José Watanabe no ha muerto



En el verano del 2000, se celebró el Lima un encuentro internacional de escritores en el hotel Pardo de Miraflores, organizado por el Pen Club. Yo, aspirante a escritor, conseguí gracias a algunos favores familiares que me otorgaran una credencial para poder asistir toda la semana a las charlas y conferencias magistrales.
El primer día del encuentro, tras cruzar el umbral de la doble hoja de vidrio que separaba ese paraíso de letras del mundo común, vi a todos los escritores que había leído en el colegio, conversando entre ellos y revisando algunos libros que los colegas ofrecían a la entrada del auditorio. Entre ellos destacaba uno, alto, solitario y sereno, con un impecable terno blanco y bufanda crema, larga hasta por debajo del cinturón, examinándolo todo (o tal vez solo pensando), de pie al lado de la entrada al auditorio. Me acerqué a presentarme, soy fulano de tal, quiero ser escritor; cómo le va, mucho gusto, soy José Watanabe, también quiero ser escritor.
Esa imagen es la que más recuerdo de aquel encuentro donde desfilaron grandes narradores y poetas (Washington Delgado dio una conferencia estupenda sobre Madame Bovary), y de sus conversaciones reposadas, siempre interrumpidas por algún lector que se acercaba -como yo- a saludar, pedir una firma o simplemente escuchar.

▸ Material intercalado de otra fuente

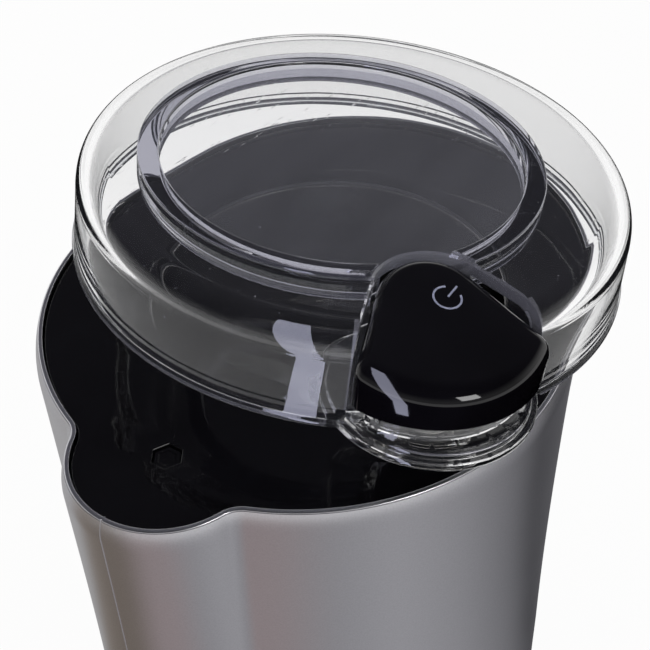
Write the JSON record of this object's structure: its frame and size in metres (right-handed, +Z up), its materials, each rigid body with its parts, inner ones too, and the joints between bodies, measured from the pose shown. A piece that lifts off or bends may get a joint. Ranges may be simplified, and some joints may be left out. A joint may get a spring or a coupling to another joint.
{
  "type": "electric spice grinder",
  "caption": "Electric spice grinder: steel body with one lobe, black deck, clear lid with a press button, steel bowl, blade, motor and switch train.",
  "frame": {"origin": "at the table, on the axis of the round body and of the closed lid, in the middle of the label pad under the base; the spindle stands 8 mm further back", "axes": "+Z up, the lobe of the body points to -Y, +X to the right seen from the lobe"},
  "size_m": [0.1034, 0.1228, 0.1861],
  "materials": {
    "steel_sleeve": "satin wrapped stainless sheet",
    "gloss_black": "polished black moulded plastic",
    "satin_black": "satin black moulded plastic",
    "dark_frame": "dark grey moulded plastic",
    "clear_lid": "clear moulded plastic",
    "clear_silicone": "milky silicone",
    "bowl_steel": "polished stainless steel",
    "blade_steel": "ground stainless steel",
    "shaft_steel": "turned steel",
    "spring_steel": "drawn spring wire",
    "screw_steel": "zinc plated steel",
    "bracket_zinc": "plated pressed bracket",
    "laminations": "stacked electrical steel",
    "copper_wire": "enamelled copper wire",
    "commutator_copper": "turned copper bars",
    "bronze": "sintered bronze",
    "carbon": "pressed carbon",
    "soft_rubber": "black rubber",
    "grey_rubber": "grey silicone",
    "fan_nylon": "natural nylon",
    "phenolic": "brown phenolic",
    "terminal_nylon": "ivory nylon",
    "fuse_body": "ceramic cream",
    "lead_insulation": "red insulated wire"
  },
  "bodies": {
    "base": {"body_shell": "steel_sleeve", "plinth": "satin_black", "base_cover": "satin_black", "base_screws": "screw_steel", "rubber_feet": "soft_rubber", "gland_seat": "satin_black", "cable_gland": "soft_rubber", "inner_housing": "dark_frame", "deck": "gloss_black", "bowl_gasket": "grey_rubber", "grinding_bowl": "bowl_steel", "shaft_seal": "soft_rubber", "upper_bracket": "bracket_zinc", "lower_bracket": "bracket_zinc", "upper_bearing": "bronze", "lower_bearing": "bronze", "motor_dampers": "soft_rubber", "motor_screws": "screw_steel", "stator_core": "laminations", "field_coils": "copper_wire", "brush_holders": "phenolic", "carbon_brushes": "carbon", "brush_springs": "spring_steel", "plunger_guide": "dark_frame", "plunger_spring": "spring_steel", "microswitch": "satin_black", "switch_bracket": "dark_frame", "terminal_block": "terminal_nylon", "thermal_fuse": "fuse_body", "internal_leads": "lead_insulation"},
    "plunger": {"switch_plunger": "gloss_black"},
    "lever": {"switch_lever": "spring_steel"},
    "rotor": {"motor_shaft": "shaft_steel", "armature_core": "laminations", "armature_winding": "copper_wire", "commutator": "commutator_copper", "cooling_fan": "fan_nylon", "blade_hub": "shaft_steel", "blade": "blade_steel", "blade_nut": "shaft_steel"},
    "lid_ring": {"lid_seal": "clear_silicone"},
    "lid": {"lid_shell": "clear_lid", "button_spring": "spring_steel"},
    "button": {"button_cap": "gloss_black", "button_pusher": "satin_black"}
  },
  "joints": [
    {"name": "blade_spin", "type": "hinge", "parent": "base", "child": "rotor", "pos_m": [0, 0.008, 0.12], "axis": [0, 0, 1], "continuous": true},
    {"name": "plunger_press", "type": "slide", "parent": "base", "child": "plunger", "axis": [0, 0, 1], "range_m": [-0.0023, 0], "stiffness_N_per_m": 600, "springref_m": 0.0005, "deforming": ["plunger_spring"]},
    {"name": "lever_swing", "type": "hinge", "parent": "base", "child": "lever", "pos_m": [-0.0095, -0.0413, 0.1253], "axis": [0, 1, 0], "range_deg": [0, 13.3]},
    {"name": "lid_tip", "type": "hinge", "parent": "base", "child": "lid_ring", "pos_m": [0.0485, 0.084, 0.0833], "axis": [-0.866, 0.5, 0], "range_deg": [-7, 35]},
    {"name": "lid_turn", "type": "hinge", "parent": "lid_ring", "child": "lid", "pos_m": [0.00457, 0.00791, 0.16361], "axis": [0.0609, 0.1055, 0.9925], "range_deg": [-49, 41]},
    {"name": "button_press", "type": "slide", "parent": "lid", "child": "button", "axis": [0.0609, 0.1055, 0.9925], "range_m": [-0.0035, 0], "stiffness_N_per_m": 500, "springref_m": 0.001, "deforming": ["button_spring"]}
  ],
  "couplings": [
    {"joint": "lever_swing", "follows": "plunger_press", "rad_per_m": -100}
  ]
}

Y es que Watanabe tenía ese don de hacer que su voz captara siempre la atención del resto. Sus historias, sus lecturas, el ritmo de su poesía, todo aquello era como él: una reposada forma de sabiduría. Con los años no llegamos a ser amigos, pero sí conversamos algunas veces.
Yo, que ya había publicado mis primeros libros, buscaba en los suyos aquella sabiduría que hasta ahora intento transmitir. En el homenaje que le organizaron en el Centro Cultural Británico, me tocó dar una ponencia sobre su obra.
Sentado en primera fila, rió mucho cuando leí el título de mi trabajo: "Influencia de la filosofía Zen entre un poema del Tao Te Ching y El Lenguado, de José Watanabe". El horroroso y rimbombante título de mi disertación, buscaba, más allá de la pretención académica -sospechosa siempre- aquellas palabras que dijo al acabar, luego de un efusivo y sincero abrazo: "Gabriel, nunca me había reído tanto". Suficiente. Lo conseguí. Por eso mismo, querido amigo, José, sé que no has muerto, y que a pesar de la frase de rigor "siempre vivirá en nuestros corazones" se aplica en estos casos, prefiero escribir: José Watanabe no ha muerto, porque desde anoche, es como toda la arena... como todo el vasto fondo marino...


El lenguado

Soy
lo gris contra lo gris, mi vida
depende de copiar incansablemente
el color de la arena,
pero ese truco sutil
que me permite comer y burlar enemigos
me ha deformado. He perdido la simetría
de los animales bellos, mis ojos
y mis narices
han virado hacia un mismo lado del rostro. Soy
un pequeño monstruo invisible
tendido siempre sobre el lecho del mar.
Las breves anchovetas que pasan a mi lado
creen que las devora
una agitación de arena
y los grandes depredadores me rozan sin percibir
mi miedo. El miedo circulará siempre en mi cuerpo
como otra sangre. Mi cuerpo no es mucho. Soy
una palada de órganos enterrados en la arena
y los bordes imperceptibles de mi carne
no están muy lejos.
A veces sueño que me expando
y ondulo como una llanura, sereno y sin miedo, y más grande
que los más grandes. Yo soy entonces
toda la arena, todo el vasto fondo marino.